Trying to negotiate multiple temporalities, the retrospective gaze of the MoMA exhibition created a present through re-performing the past—and generating an epic, meticulously constructed present. Under Abramovic’s attentive eye, the show kept this present in full control: no improvisation or uncertainty was allowed and the specific temporality of performance was given a solid, museum-like permanence. If we assume that the present moment stands for the immediacy of the performance, the “retrospective present” of the show, which insisted so much on the idea of permanence, dramatized rather than simply conserved history. Solidifying the ephemeral and theatricalizing the modes of display, the show resurrected the performances into a second life in art history. According to Abramovic’s own statements, the re-performances were made for the sake of saving them for history, and the show clearly demonstrated that theatricalized display has become her strategy for the historicization of performance.  Theatricality of display in the exhibition had yet another aspect: the artist’s own presence as a splendid mise en scène.

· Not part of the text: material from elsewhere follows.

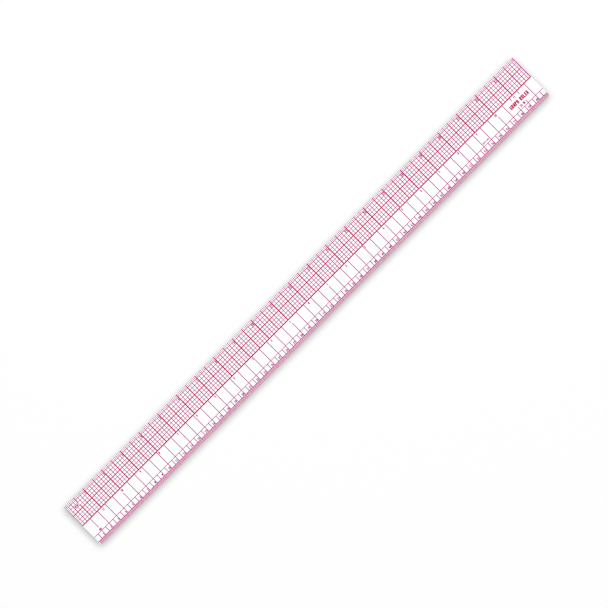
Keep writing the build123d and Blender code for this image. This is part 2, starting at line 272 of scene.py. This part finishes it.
def past_edges(nodes, place, middle, half):
    """How far a point of the floor lies past a rectangle's edges, along X and along Y."""
    parts = nodes.add("ShaderNodeSeparateXYZ", Vector=place)
    reach = []
    for axis, centre, size in zip("XY", middle, half):
        away = nodes.maths("ABSOLUTE", nodes.maths("SUBTRACT", parts.outputs[axis], centre))
        reach.append(nodes.maths("SUBTRACT", away, size))
    return reach


def make_floor():
    """A white card floor. Light passes through clear plastic, so the card itself carries the soft
    shadow that shows round the ruler and not through it."""
    nodes = Nodes("floor_card")
    place = nodes.place()
    half = ((cad_high.x - cad_low.x) / 2, (cad_high.y - cad_low.y) / 2)
    drop = -picture_up * SHADOW_DROP
    shaded_half = (half[0] + SHADOW_END_REACH, half[1])
    fades = [
        nodes.ramp(past, -SHADOW_SPREAD, SHADOW_SPREAD, 1.0, 0.0, kind="SMOOTHERSTEP")
        for past in past_edges(nodes, place, (drop.x, drop.y), shaded_half)
    ]
    beside = nodes.maths("MAXIMUM", *past_edges(nodes, place, (0, 0), half))
    clear_of_ruler = nodes.maths("GREATER_THAN", beside, 0.0)
    shadow = nodes.maths("MULTIPLY", nodes.maths("MULTIPLY", *fades), clear_of_ruler)
    display = nodes.maths("SUBTRACT", 1.0, nodes.maths("MULTIPLY", shadow, SHADOW_DEPTH))
    light = nodes.maths("POWER", display, DISPLAY_GAMMA)
    grain = nodes.noise(1800, detail=3.0)
    card = nodes.mix(grain, (CARD_DULL,) * 3 + (1,), (CARD_BRIGHT,) * 3 + (1,))
    colour = nodes.add("ShaderNodeVectorMath", {"operation": "SCALE"}, n0=card, Scale=light).outputs[0]
    relief = nodes.add("ShaderNodeBump", Height=grain, Strength=0.2, Distance=0.02 * MM).outputs[0]
    material = nodes.finish(
        nodes.add("ShaderNodeBsdfDiffuse", Color=colour, Normal=relief).outputs[0]
    )
    bpy.ops.mesh.primitive_plane_add(size=FLOOR_SIZE, location=(0, 0, cad_low.z - FLOOR_GAP))
    floor = bpy.context.object
    floor.name = "floor"
    floor.data.materials.append(material)


# ---------------------------------------------------------------- soft studio light
SOFTBOX_SIZE = 1.6
SOFTBOX_DISTANCE = 2.8
SOFTBOX_SLOPE = radians(50)
KEY_WATTS = 12.4
FILL_WATTS = 6.5
SIDE_WATTS = 5.1
WORLD_LIGHT = 0.85
WORLD_SHOWN = 1.0


def softbox(name, direction, watts):
    """A square soft light that leans over the ruler from one side of the picture."""
    data = bpy.data.lights.new(name, "AREA")
    data.shape = "SQUARE"
    data.size = SOFTBOX_SIZE
    data.energy = watts
    light = bpy.data.objects.new(name, data)
    offset = direction * cos(SOFTBOX_SLOPE) + Vector((0, 0, sin(SOFTBOX_SLOPE)))
    light.location = offset * SOFTBOX_DISTANCE
    light.rotation_euler = offset.to_track_quat("Z", "Y").to_euler()
    scene.collection.objects.link(light)


def make_world():
    """An even pale room, dimmer as a light than it looks."""
    world = bpy.data.worlds.new("room")
    world.use_nodes = True
    tree = world.node_tree
    tree.nodes.clear()
    seen = tree.nodes.new("ShaderNodeLightPath").outputs["Is Camera Ray"]
    strength = tree.nodes.new("ShaderNodeMapRange")
    strength.inputs["To Min"].default_value = WORLD_LIGHT
    strength.inputs["To Max"].default_value = WORLD_SHOWN
    tree.links.new(seen, strength.inputs["Value"])
    background = tree.nodes.new("ShaderNodeBackground")
    tree.links.new(strength.outputs["Result"], background.inputs["Strength"])
    background.inputs["Color"].default_value = (1, 1, 1, 1)
    output = tree.nodes.new("ShaderNodeOutputWorld")
    tree.links.new(background.outputs[0], output.inputs["Surface"])
    scene.world = world


make_camera()
dress_ruler()
make_floor()
make_world()
softbox("key", picture_up, KEY_WATTS)
softbox("fill", -picture_up, FILL_WATTS)
softbox("left", -picture_right, SIDE_WATTS)
softbox("right", picture_right, SIDE_WATTS)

Her epic endurance piece The Artist is Present was played in MoMA’s atrium, where Abramovic, the only “art” in the cathedral-like verticality of the huge space, sat surrounded by an elaborate light-rig and encircled by a line of spectators (among which Sharon Stone and Isabelle Huppert made appearance), waiting for their “moment of presence.” Wearing diva gowns, simultaneously reminiscent of clerical garb, Abramovic’s performance evoked in the critics and commentators of her show the metaphors of self-enshrinement, alluding to a saint and a star at once. It was Abramovic’s theatrical and spectacular official entrance into history and, quite literally, her model of the historicization of the present.